2. User Experience Flow¶
- Context Handshake:
- User triggers assistant over "Femap."
- Status: "Target Locked: Femap. Manuals Loaded."
- Input & Cache Check:
- User: "Mesh this surface."
- Fast Path: App checks local Cache. If this exact command was verified before, it executes the stored macro immediately.
- Slow Path: If new, it queries the RAG Engine (Manuals) + Gemini API to formulate a plan.
- Plan Rephrase & Confirmation:
- App: "Plan: Click Mesh Tool > Select Surface. Confirm?"
- User confirms.
- Visual Execution (The "Self-Healing" Loop):
- App scans for "Mesh Tool" icon.
- Scenario A (Found): It clicks and verifies.

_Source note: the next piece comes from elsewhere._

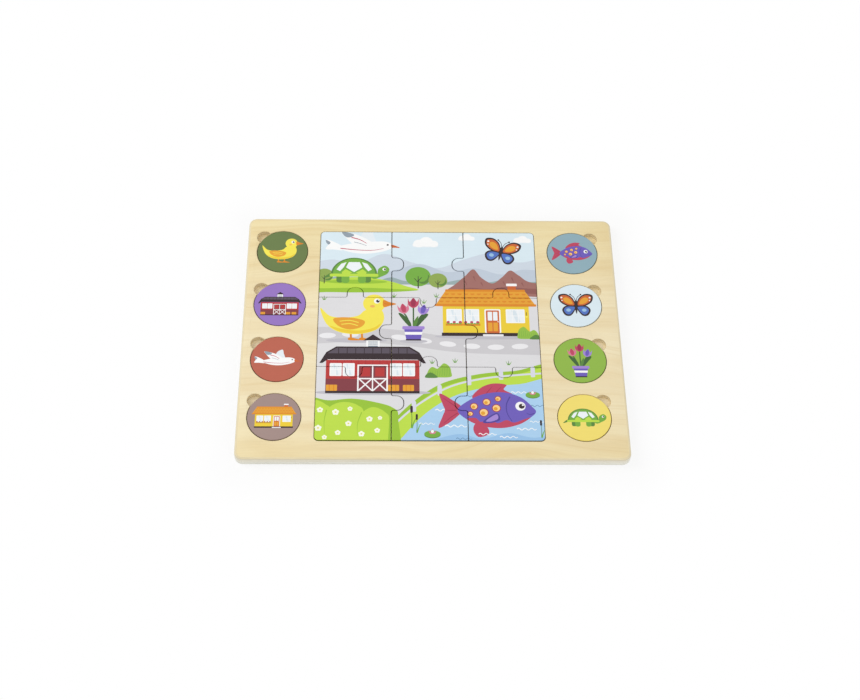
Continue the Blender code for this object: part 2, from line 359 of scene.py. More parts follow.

- Scenario B (Not Found): App pauses: "I can't find the 'Mesh Tool'. Point to it and press F1."
- Teach Mode: User hovers and presses F1. App captures the icon, saves it to
/assets/femap/, and resumes execution.
- Review & Focus Return:
- Task done. Focus returns to Femap.
- If user rejects result, App performs Undo.
3. Technical Architecture (Local Deployment)¶
The Tech Stack¶
- Language: Python 3.10+
- GUI: PyQt6 (Overlay).
- OS Control: pywin32 / Quartz (Context detection).
- Vision: OpenCV (Template Matching) & MSS (Screen Capture).
- Knowledge: LangChain/FAISS (PDF Manual Indexing).
- AI: Google Gemini API & Speech-to-Text.
- Safety: Keyboard library (Global Hooks).
4. Detailed Feature Specifications¶
A. Smart Context Switching (App Detector)¶
- Logic: Identify active window process (e.g.,
femap.exe). - ROI Optimization: Define "Regions of Interest" per app.
- Example: For Femap, only search for "Tools" in the top 20% of the screen (Toolbar area) to speed up vision processing by 4x.
B. Dynamic Knowledge Loading (RAG)¶
- Ingestion: Settings menu allows PDF upload.
- Retrieval: Searches local vector database for keywords to augment the AI prompt with current software documentation.
C. Self-Healing Visual Engine ("Teach Mode")¶
- Problem: Software updates change icons; Resolution scaling makes icons look different.
- Solution:
- If
vision_enginereturns confidence < 0.8: - Trigger Snipping Tool: Overlay dims the screen.
- User Action: User draws a box around the new button OR hovers and hits a hotkey.
- Asset Save: Image is cropped and saved to
/assets/[app_name]/user_defined/. - Retry: The logic loop restarts immediately using the new asset.
- If
D. Workflow Caching (The "Speed Memory")¶
- Structure: JSON Database (
macros.json). - Key:
Hash(App_Name + User_Command + Context_Type) - Value:
List[Action_Steps] - Logic: Successful executions are saved. Future requests skip the Gemini API call and execute the local list directly.
E. Safety & Rollback¶
- Emergency Kill Switch:
- A separate thread monitors
Ctrl + Alt + Esc. - If pressed: Immediately terminate
PyAutoGUIthread, release all mouse buttons, and reset UI.
- A separate thread monitors
- Undo Stack: Logs every destructive click. Triggers native
Ctrl+Zon the target app if "Review" fails.
5. Deployment Procedures¶
Step 1: Secure API Keys¶
- Use
keyringfor Gemini/Google Cloud keys.
Step 2: Packaging (PyInstaller)¶
- Must include new dependencies for PDF parsing and Caching.
Step 3: Permissions¶
- Run as Administrator (Windows) to allow the "Teach Mode" hook to intercept clicks over other apps.
6. Summary of Work Required (Module Breakdown)¶
To build this, you need 8 distinct Python modules:
overlay_ui.py: The floating interface.app_detector.py: Identifies target app and sets "Regions of Interest" (ROI).knowledge_loader.py: Parses PDFs and handles RAG queries.vision_engine.py: The "Eyes" (OpenCV) with ROI support.snipping_tool.py: (New) Handles the "Teach Mode" / Screen capture for new assets.cache_manager.py: (New) Saves and retrieves verified macro workflows.input_monitor.py: (New) Background thread for the "Kill Switch."main.py: The Controller (Orchestrates the entire loop).